We went shopping after that, bought running stuff we’d needed for a long time, then went out to this place in the woods the sales lady recommended for us to run but just took a walk as there was no place to change and the ground was still partly covered in snow. Then we went back to town and had dinner in the same place.

And so on. Watched TV that night. Eventually the heat came on and we stopped freezing in time to go to sleep. Having a pint in the pub across the street helped too. Very smoky place, very very crowded. Maybe the only pub in town, who knows, although we did see a couple very seedy ones on our walks… scary dark places with gambling.

Yeah. Had lunch at the same place the next day. No, wait, no we didn’t. We thought that would be overdoing it. We drove around looking for somewhere else to eat in a nearby town. The castle looked too ritzy so we didn’t go there. We saw a big sign for one place, got lost looking for it, then when we gave up we found it. It wasn’t bad. Nothing funny happened there except there was a lamp hanging low over our table and my wife bumped her head on it.

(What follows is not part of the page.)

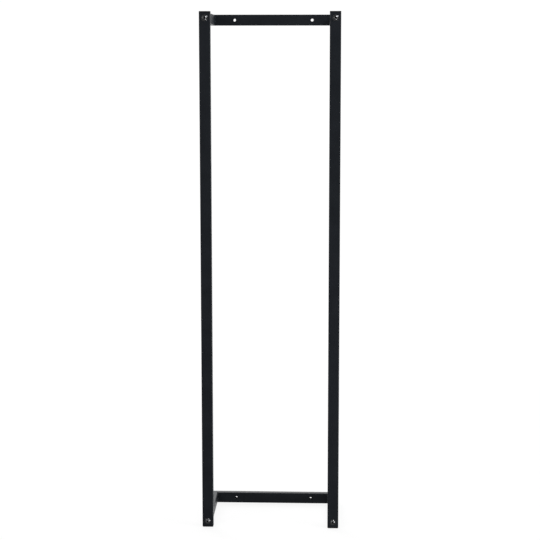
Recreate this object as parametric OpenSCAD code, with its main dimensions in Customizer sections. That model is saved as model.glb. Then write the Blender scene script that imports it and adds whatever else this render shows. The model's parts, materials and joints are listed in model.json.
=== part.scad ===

Then when the waitress came, she bumped her head on it as well. Two times.

Then we got our kid and drove home. Gamma was happy to see us. So were her grandparents. They had been to the circus. Gamma saved us some popcorn.

3 responses to “Look on the bright side, there’s an Irish pub across the street.

  1. I thought the man was supposed to do the dishes and so on while the woman went out with friends. I didn’t know about the hotel arrangements. This list grows.

  2. j-a

    sounds like a horrible experience.

  3. mig

    Once the heat came on it wasn’t so bad.